PB: Well clearly we’re making inroads on Capitol Hill. HA! But apart from the occasional “No-Pants Metro” days, it’s not looking so good. As we write this it’s heading to 100 today. 100 with torpid air you can taste and more moisture than a steam-bath in Hoboken. Seriously, you can feel the weight of the air when you breathe here, as you probably recall. The only thing worse than summer in Washington are summer tourists in Washington. With fanny-packs. And Ed Hardy t-shirts two sizes too small.

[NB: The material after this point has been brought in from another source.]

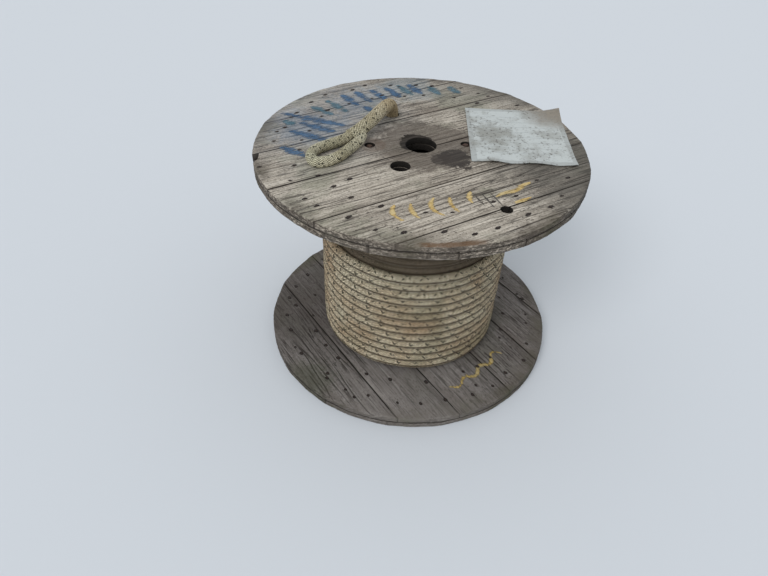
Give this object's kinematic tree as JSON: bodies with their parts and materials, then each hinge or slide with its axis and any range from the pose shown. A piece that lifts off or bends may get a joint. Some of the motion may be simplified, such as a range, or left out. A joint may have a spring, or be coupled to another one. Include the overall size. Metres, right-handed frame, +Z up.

And yet guys are still expected to stroll around in suits and ties – top button buttoned, please. Is this sensible at all? Does it perhaps explain what passes for political leadership these days – are our brains asphyxiating in the summertime swamp? Maybe rather than no-pants, we should try something different. Like alternate dress days: if you were born on an even-numbered day you wear clothes M-W-F, odd numbers T-Th-Sat. Sunday’s a gimme. Or maybe we could all start dressing like they do in Pakistan – kameez and dishdashis? (Dischdashi?) I mean, our overseas image would skyrocket among the ‘Blame America for Everything’ crowd. OK, we’ll stop now.
TPL: What is your post-season mourning ritual? How do you get over the loss and move on with your life?…oh, and who’s your team in the finals? (If you say Boston I will disown you both)
PB: Blogging and trying to cover the off-season as best we can. There’s also sobbing silently in the car, in bed, in bathrooms at Target. Yelling at birds (and clouds). Like we said, grief is a funny thing…if by funny you mean soul-crushing. We still have our blow-up “Scream” doll dressed in the Caps sweater. But you know, I think we moved on fairly well. Shoot, I’ve had bad haircuts that lasted longer…and like hair, our Caps love always grows back pretty quickly.
And we do care about the finals and want to see one team on top: the Greenmen. No, seriously – we’re pulling for the Canucks for a very simple reason; we hate Beantown. Their fans have to be worse than yours and ours put together, and the people of Boston are under the collective delusion that they’re in a better city than DC. Better than Hockeytown maybe, but not Hockey Capital.